Пост – период противоположный празднику. Праздник – это прорыв жизни вечной сквозь временнóе на территорию, казалось бы, безнадежно порабощенную процессу распада, обреченную на смерть, это прорыв жизни в пространство смерти, где все рождается, казалось бы, только для того, чтобы умереть, где с первым криком новорожденного уже начинает тикать обратный отсчет…
Праздник врывается и напоминает, что все это – ложь, шантаж, нацеленный на подавление воли к спасению, воли к употреблению усилий, без которых Царства Божия не достичь; это ложь, это всего лишь врѐменное и временнóе, а Господь державу смерти уже разрушил, осталось только определиться, с Ним ли ты, и если да, то и над тобой смерть властна лишь физически, да и то ненадолго…

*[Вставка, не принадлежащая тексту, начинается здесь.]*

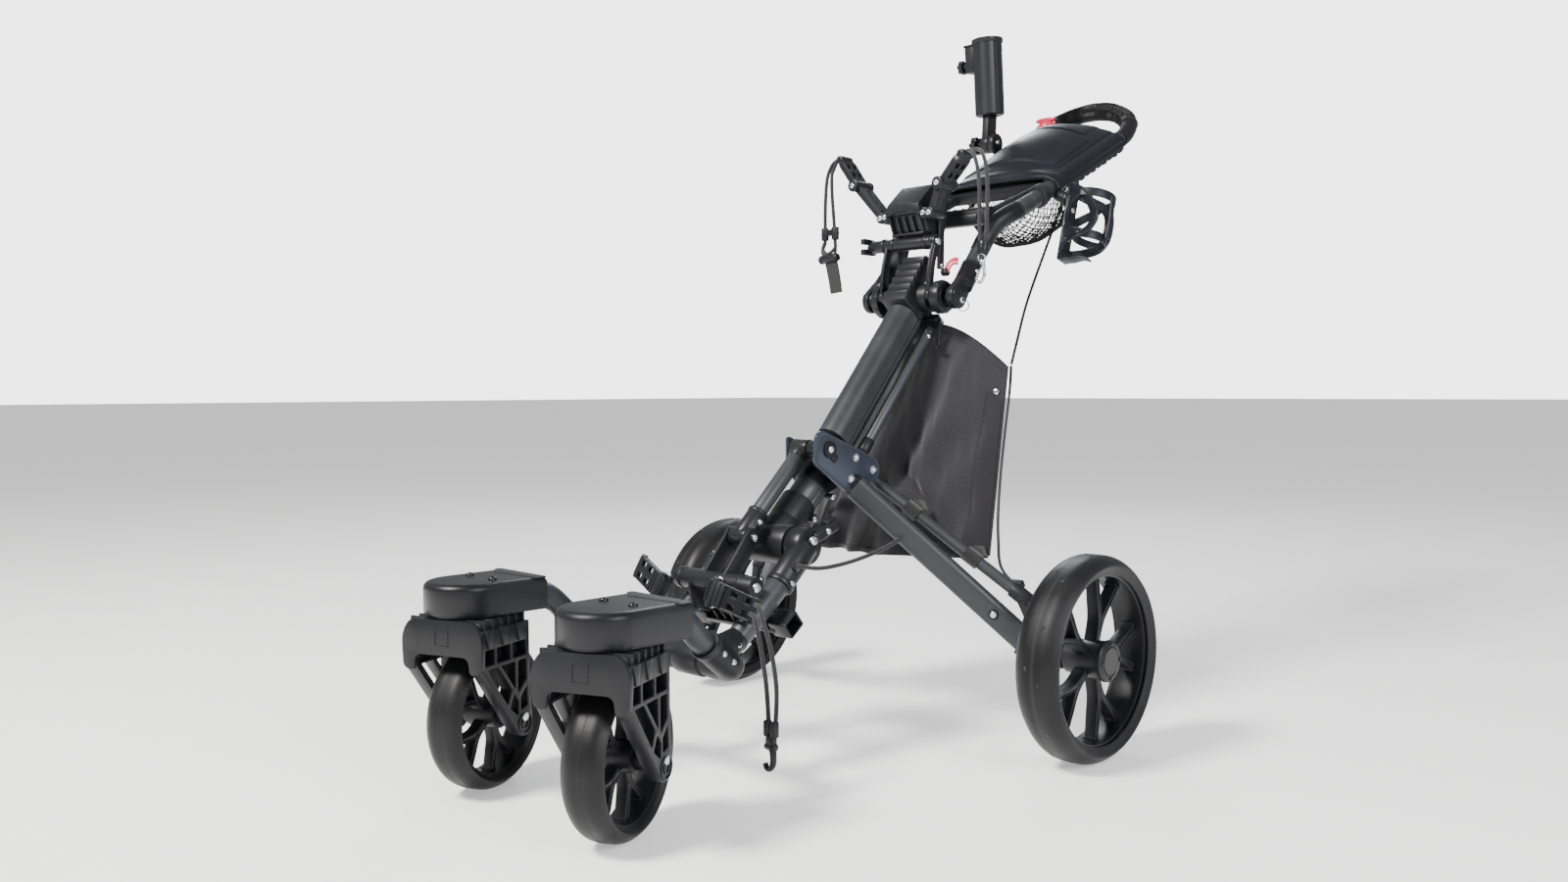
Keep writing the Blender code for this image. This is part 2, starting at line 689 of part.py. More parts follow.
def lower_pads():
    for name, side in SIDES.items():
        hinge, centre = LOWER_PADS[name]
        axis = pivot(f"lower_pad_axis_{name}", hinge, FRONT)
        lean = (
            Matrix.Rotation(math.radians(18), 4, "Y")
            @ Matrix.Rotation(side * math.radians(14), 4, "Z")
            @ Matrix.Rotation(math.radians(-14), 4, "X")
        )
        place = Matrix.Translation(hinge) @ lean @ Matrix.Translation(centre)
        plate = box((0.080, 0.007, 0.034), place, 0.0015)
        knuckle = rod(place @ Vector((-side * 0.030, 0.008, -0.016)),
                      place @ Vector((-side * 0.030, 0.008, 0.016)), 0.0075, sides=12)
        holes = [
            box((0.010, 0.020, 0.008), place @ Matrix.Translation(
                (side * (0.002 + 0.022 * column), 0.0, 0.009 - 0.018 * row)))
            for column in range(2) for row in range(2)
        ]
        node(f"lower_pad_{name}", [plate, knuckle], axis, BLACK_PLASTIC, holes)


def fold_strut():
    top, foot = Vector((0.0, *STRUT_TOP)), Vector((0.0, *STRUT_FOOT))
    along = (foot - top).normalized()
    pieces = [
        rod(top, foot - 0.004 * along, 0.0120, sides=16),
        cross_rod(-0.0155, 0.0155, STRUT_TOP, 0.0140, 16),
        rod(foot - 0.045 * along, foot, 0.0145, sides=16),
        cross_rod(-0.0160, 0.0160, STRUT_FOOT, 0.0135, 16),
    ]
    node("fold_strut", pieces, STRUT, TUBE_GREY)


# ---------------------------------------------------------------- handle

HANDLE_ROUTE = [
    (0.0850, 0.0800, 0.6830), (0.0835, 0.0935, 0.6980), (0.0820, 0.1091, 0.7165),
    (0.0830, 0.1279, 0.7415), (0.0880, 0.1415, 0.7661), (0.0970, 0.1519, 0.7857),
    (0.1060, 0.1690, 0.7990), (0.1120, 0.1930, 0.8108), (0.1110, 0.2288, 0.8263),
    (0.1072, 0.2850, 0.8526), (0.1070, 0.3300, 0.8745), (0.1070, 0.4400, 0.9282),
    (0.1070, 0.5250, 0.9700),
]
GRIP_ROUTE = [
    (0.1070, 0.5272, 0.9711), (0.1080, 0.5480, 0.9850), (0.1010, 0.5720, 1.0060),
    (0.0800, 0.5900, 1.0260), (0.0450, 0.6050, 1.0430),
]


def handle_tubes():
    for name, side in SIDES.items():
        route = [mirrored(point, side) for point in HANDLE_ROUTE]
        foot = flat(
            [*arc(HUB, 0.0200, 150, 330, 8), (0.1060, 0.6980), (0.0900, 0.7130)], 0.0110,
            side_view(side * 0.0855),
        )
        node(f"handle_tube_{name}", [tube(route, 0.0140, 2), foot], HANDLE, TUBE_GREY)


def handle_grip():
    left = [mirrored(point, -1) for point in GRIP_ROUTE]
    right = [mirrored(point, 1) for point in reversed(GRIP_ROUTE)]
    route = [*left, Vector((0.0, 0.6120, 1.0500)), *right]
    node("handle_grip", [tube(route, 0.0155, 2)], HANDLE, RUBBER)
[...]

Праздник врывается и приобщает нас вечности, давая почувствовать небесную радость, когда-то вторгшуюся в наш мир в конкретный исторический момент как событие Домостроительства нашего спасения, событие, не ушедшее безвозвратно в прошлое, но пребывающее в вечности, и из вечности вновь и вновь прорывающееся к нам, и нас, живущих во времени, приобщающее вечности – это ее глоток, вдох небесной жизни.
А пост – предшествующий этому вдоху, приготовительный период осознания своего плененного состояния, своей удаленности от Отечества Небесного и, в то же время, период утверждения в своей принадлежности ему: период осмысления своего небесного призвания, своей богоподобной природы, томящейся в посту и торжествующей в моменты приобщения родной вечности.
Насколько пост соответствует своему предназначению, насколько он «приятен» Богу, настолько и приобщение благодати праздника полнее.